You can then use features of the SQL Server Data Tools (SSDT) to create a database with this DACPAC or update an existing database to match this definition (say to update a production database with your latest set of database changes).

The general idea behind the DAC is that when you are ready to deploy your application, you have two pieces:

  • The .exe and associated .dlls for the operations of the application. (The result of compiling all of your other projects that are part of your solution.)
  • The .dacpac for the database structure and stored procedures required for the application (The result of compiling the database projects that are part of your solution.)

You can then use these two pieces to deploy your application to test and then to production.

NOTE: It is also possible to generate a DACPAC directly from a database without using a Database Project, but I highly recommend using a Database Project if you are using Visual Studio and SQL Server and you are responsible for updating the database schema and/or stored procedures for your application.

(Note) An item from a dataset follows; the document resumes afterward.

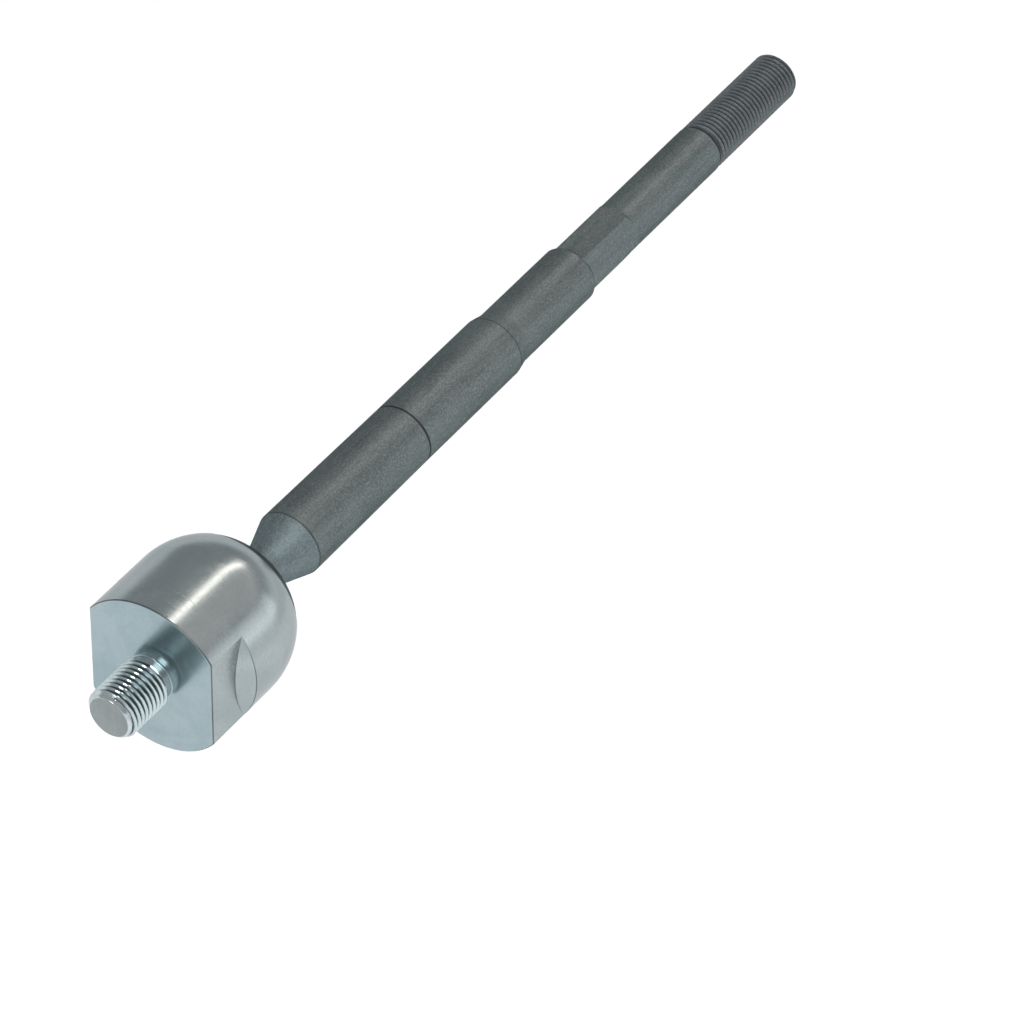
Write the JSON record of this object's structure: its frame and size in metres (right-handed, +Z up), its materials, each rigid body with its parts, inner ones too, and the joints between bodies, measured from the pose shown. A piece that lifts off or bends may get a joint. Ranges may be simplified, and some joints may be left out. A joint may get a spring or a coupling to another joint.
{
  "type": "inner tie rod",
  "caption": "Steering inner tie rod: threaded socket housing with spanner flats, a captured ball joint, and a stepped rod with a hexagon and an outer thread.",
  "frame": {"origin": "centre of the housing's front face, which seats on the end of the steering rack", "axes": "+X runs along the rod to its outer thread, the two spanner flats face +Y and -Y, and +Z is up"},
  "size_m": [0.3047, 0.044, 0.044],
  "materials": {
    "zinc_steel": "turned and zinc plated, satin",
    "dark_steel": "forged, phosphated and oiled, dull",
    "bearing_polymer": "moulded acetal, smooth"
  },
  "bodies": {
    "housing": {"housing": "zinc_steel", "bearing_cup": "bearing_polymer"},
    "swivel": {"bearing_ring": "bearing_polymer"},
    "rod": {"ball_rod": "dark_steel"}
  },
  "joints": [
    {"name": "swing_direction", "type": "hinge", "parent": "housing", "child": "swivel", "pos_m": [0.02638, 0, 0], "axis": [1, 0, 0], "continuous": true},
    {"name": "rod_swing", "type": "hinge", "parent": "swivel", "child": "rod", "pos_m": [0.02638, 0, 0], "axis": [0, 1, 0], "range_deg": [-25, 25]}
  ]
}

For more information on database projects, see this link.

Enjoy!

2 Comments

  1.   RobTeixeira — August 1, 2013 @ 4:11 pm    Reply

    Correct, the note about DACPAC directly from the DB comes from the SQL Server DAC Framework (DacFX) capabilities. It allows non-Visual Studio people (think DBAs) to migrate schema from one system to another. SSDT just puts that same ability into a VS project. If you are building an app (as opposed to maintaining just a DB), then you definitely want to use the VS project, which has the nice side-effect of putting your schema in source version control (TFS, GIT, whatever).

    Unlike the older “data dude” DB Project, the SSDT SQL Project doesn’t “build” a single deployment script specific to a target DB. It “builds” a DACPAC that describes the schema, and can be used by DacFX (SqlPackage.exe being a wrapper around DacFX) to update any target DB.

    The major disadvantage of the SSDT SQL Project right now is that it doesn’t handle data migration at all. It just assumes you that you can include a pre and pose deployment SQLCMD script to do “whatever”. That’s a decent starting point, but it also requires step-by-step versioned deployments, which DacFX doesn’t fully support (properly anyway). That’s one of the reasons EF DB migrations don’t use SSDT or DacFX, and it’s the biggest PITA when trying to use SSDT SQL Project deployments.

  2.   DeborahK — August 1, 2013 @ 6:19 pm    Reply

    Thanks for the additional information, Rob!